Já no que se refere ao que se poderia chamar de “contrato social” brasileiro, o trabalho constata que há um desequilíbrio provocado pelo apego à propriedade como direito individual, em detrimento da solidariedade como dever social.

4Quais foram as conclusões?

É necessário e possível um giro teórico que, alinhando a forma de cidadania ao dever de solidariedade, implique um compromisso social de respeito e promoção de liberdade com dignidade, de modo a compreender que a riqueza, como propriedade que é, deve cumprir uma função social. 

 

Entendendo que todas as pessoas que integram uma sociedade contribuem ou podem contribuir para a produção da riqueza, é possível afirmar que todas elas têm o direito a uma renda. A garantia efetiva do direito a uma renda, como manifestação do que o trabalho chama de cidadania solidária, seria a principal política pública de investimento e desenvolvimento de um país periférico e de capitalismo tardio, como é o caso do Brasil. E a função social dessa renda seria o instrumento mais adequado para a sociedade enfrentar e, oxalá, erradicar a pobreza no Brasil.

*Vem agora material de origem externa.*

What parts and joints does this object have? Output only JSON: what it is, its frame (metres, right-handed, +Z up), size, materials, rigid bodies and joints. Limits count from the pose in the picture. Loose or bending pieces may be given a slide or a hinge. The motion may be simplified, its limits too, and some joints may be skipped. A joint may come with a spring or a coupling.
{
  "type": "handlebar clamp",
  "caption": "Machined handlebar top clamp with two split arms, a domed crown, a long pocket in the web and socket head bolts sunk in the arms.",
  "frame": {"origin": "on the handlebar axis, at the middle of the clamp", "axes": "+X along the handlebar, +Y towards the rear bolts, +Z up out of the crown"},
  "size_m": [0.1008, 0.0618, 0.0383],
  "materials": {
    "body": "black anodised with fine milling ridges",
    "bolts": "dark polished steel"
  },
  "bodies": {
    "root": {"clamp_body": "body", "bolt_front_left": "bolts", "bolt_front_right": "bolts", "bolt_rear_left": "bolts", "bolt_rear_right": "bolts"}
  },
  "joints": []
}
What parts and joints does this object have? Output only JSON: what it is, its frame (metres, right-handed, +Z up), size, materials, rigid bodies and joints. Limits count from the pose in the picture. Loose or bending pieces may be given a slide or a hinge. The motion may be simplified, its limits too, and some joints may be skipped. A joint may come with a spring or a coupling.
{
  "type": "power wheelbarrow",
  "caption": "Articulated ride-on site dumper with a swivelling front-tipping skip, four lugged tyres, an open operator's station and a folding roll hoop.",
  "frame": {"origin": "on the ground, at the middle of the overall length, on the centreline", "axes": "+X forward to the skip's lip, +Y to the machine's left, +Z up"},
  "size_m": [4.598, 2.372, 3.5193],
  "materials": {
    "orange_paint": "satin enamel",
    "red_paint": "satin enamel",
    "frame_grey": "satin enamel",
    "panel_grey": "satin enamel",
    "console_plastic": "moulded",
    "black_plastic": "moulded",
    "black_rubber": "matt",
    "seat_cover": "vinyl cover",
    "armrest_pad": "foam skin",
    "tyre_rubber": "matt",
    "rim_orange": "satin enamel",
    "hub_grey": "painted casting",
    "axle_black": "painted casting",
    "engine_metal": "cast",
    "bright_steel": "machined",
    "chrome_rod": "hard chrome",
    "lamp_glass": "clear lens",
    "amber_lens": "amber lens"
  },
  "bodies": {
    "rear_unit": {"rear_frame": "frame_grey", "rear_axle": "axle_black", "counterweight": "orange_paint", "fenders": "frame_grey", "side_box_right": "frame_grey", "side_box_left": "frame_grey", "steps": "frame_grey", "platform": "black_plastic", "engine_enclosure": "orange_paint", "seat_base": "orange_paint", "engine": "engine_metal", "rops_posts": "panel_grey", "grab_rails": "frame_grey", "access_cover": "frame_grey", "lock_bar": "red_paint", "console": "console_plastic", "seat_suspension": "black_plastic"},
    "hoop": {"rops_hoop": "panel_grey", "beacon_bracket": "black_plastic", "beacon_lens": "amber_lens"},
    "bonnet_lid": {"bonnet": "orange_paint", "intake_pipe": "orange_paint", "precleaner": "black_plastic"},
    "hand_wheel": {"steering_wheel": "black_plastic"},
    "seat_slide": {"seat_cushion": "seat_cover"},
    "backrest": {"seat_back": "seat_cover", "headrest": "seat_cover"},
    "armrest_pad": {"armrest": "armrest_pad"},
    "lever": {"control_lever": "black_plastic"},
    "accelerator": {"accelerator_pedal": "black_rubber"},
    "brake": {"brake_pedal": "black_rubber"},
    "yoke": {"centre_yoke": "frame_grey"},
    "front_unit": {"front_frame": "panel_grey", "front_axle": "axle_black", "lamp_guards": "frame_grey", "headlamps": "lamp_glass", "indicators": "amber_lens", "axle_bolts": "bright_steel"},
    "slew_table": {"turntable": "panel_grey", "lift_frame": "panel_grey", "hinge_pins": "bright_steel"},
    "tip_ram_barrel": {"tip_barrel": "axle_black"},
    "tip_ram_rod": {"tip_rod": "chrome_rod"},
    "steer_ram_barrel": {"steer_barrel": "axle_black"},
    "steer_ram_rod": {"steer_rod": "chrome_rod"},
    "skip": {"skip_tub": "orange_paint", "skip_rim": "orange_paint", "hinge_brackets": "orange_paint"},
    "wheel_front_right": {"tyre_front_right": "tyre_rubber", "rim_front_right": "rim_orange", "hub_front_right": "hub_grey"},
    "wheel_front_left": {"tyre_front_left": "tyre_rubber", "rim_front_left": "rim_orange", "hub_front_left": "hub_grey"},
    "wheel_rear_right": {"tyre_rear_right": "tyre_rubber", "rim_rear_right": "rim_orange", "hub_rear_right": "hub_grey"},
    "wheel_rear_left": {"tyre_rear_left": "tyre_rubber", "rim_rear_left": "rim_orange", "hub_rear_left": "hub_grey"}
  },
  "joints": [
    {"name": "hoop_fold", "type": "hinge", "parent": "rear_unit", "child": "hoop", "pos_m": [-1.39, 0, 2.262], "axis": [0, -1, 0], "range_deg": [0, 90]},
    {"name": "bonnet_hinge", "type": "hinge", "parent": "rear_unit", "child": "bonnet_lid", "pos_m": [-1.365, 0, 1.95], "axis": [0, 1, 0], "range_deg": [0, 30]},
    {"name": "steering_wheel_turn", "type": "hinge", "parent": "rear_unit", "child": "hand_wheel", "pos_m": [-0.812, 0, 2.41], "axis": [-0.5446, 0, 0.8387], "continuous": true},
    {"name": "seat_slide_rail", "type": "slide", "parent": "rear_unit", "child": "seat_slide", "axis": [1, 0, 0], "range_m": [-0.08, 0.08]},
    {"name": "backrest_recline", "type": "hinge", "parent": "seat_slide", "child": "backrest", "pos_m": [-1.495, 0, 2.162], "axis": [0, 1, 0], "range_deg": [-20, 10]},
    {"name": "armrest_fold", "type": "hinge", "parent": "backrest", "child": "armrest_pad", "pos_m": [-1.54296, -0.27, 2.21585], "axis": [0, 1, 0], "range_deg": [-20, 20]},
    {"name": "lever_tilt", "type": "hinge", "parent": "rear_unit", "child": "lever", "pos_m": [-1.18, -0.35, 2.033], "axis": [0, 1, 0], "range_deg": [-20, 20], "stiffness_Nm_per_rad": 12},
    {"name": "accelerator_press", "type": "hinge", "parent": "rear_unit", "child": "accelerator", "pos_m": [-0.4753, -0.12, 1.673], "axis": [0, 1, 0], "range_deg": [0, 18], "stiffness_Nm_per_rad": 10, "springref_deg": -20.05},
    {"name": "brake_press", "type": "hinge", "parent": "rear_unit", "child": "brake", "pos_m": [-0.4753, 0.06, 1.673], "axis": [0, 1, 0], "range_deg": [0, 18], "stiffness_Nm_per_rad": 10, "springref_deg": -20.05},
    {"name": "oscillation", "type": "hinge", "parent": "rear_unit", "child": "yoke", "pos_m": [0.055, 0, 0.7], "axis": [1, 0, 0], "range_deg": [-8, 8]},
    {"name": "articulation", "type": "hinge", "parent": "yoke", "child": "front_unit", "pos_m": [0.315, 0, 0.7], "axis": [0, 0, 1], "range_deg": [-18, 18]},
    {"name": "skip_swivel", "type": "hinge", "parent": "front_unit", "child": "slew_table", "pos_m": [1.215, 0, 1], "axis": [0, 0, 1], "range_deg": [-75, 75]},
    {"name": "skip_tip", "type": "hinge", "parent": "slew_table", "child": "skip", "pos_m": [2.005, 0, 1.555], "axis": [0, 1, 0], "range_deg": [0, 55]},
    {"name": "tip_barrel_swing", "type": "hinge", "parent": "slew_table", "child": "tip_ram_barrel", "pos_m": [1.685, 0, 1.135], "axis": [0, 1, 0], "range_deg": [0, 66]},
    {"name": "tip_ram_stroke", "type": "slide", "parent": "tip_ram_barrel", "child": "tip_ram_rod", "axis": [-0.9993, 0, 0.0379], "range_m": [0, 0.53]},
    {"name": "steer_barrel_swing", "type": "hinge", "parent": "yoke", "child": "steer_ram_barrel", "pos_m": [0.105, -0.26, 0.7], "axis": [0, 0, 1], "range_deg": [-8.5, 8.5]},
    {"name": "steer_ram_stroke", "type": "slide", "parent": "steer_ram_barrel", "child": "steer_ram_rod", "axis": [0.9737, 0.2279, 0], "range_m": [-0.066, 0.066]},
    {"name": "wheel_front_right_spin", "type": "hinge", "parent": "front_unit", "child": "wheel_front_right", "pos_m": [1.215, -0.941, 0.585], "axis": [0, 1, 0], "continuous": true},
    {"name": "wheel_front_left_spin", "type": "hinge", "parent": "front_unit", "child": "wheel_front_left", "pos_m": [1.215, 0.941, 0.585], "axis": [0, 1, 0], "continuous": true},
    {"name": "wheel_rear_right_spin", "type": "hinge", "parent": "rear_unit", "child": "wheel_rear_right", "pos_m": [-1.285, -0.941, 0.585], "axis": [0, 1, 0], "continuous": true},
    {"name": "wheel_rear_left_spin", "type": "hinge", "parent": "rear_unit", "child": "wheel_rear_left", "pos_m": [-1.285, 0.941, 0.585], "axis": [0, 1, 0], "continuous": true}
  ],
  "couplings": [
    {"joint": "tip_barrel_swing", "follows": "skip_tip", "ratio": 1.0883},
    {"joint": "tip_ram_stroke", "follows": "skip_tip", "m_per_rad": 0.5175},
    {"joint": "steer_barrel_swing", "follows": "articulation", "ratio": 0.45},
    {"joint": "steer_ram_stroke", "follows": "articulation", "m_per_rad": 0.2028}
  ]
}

5Quem deveria conhecer seus resultados?

Acadêmicos das ciências humanas, sociais e sociais aplicadas e profissionais que trabalham com políticas públicas, especialmente no que se refere aos fatores e efeitos da pobreza.

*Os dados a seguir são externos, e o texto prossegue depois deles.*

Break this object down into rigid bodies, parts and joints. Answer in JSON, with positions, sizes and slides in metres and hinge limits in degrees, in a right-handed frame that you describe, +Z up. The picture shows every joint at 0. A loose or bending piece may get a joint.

Hermano de Oliveira Santos é doutor em direito pela Universidade Federal da Bahia, professor de direito da Faculdade Pio Décimo, em Aracaju, e servidor do Tribunal Regional Eleitoral de Sergipe.

Referências

  • CARVALHO, José Murilo de (2013). Cidadania no Brasil: o longo caminho. Rio de Janeiro: Civilização Brasileira.
  • CORTINA, Adela ([2016] 2020). Aporofobia: a aversão ao pobre: um desafio para a democracia. São Paulo: Contracorrente.
  • LEAL, Victor Nunes ([1960] 2012). Coronelismo, Enxada e Voto: o município e o sistema representativo no Brasil. São Paulo: Companhia das Letras.
  • MORELL, Antonio (2002). La Legitimación Social de la Pobreza. Barcelona: Anthropos.
  • SEN, Amartya ([1992] 2001). Desigualdade Reexaminada. Rio de Janeiro: Record.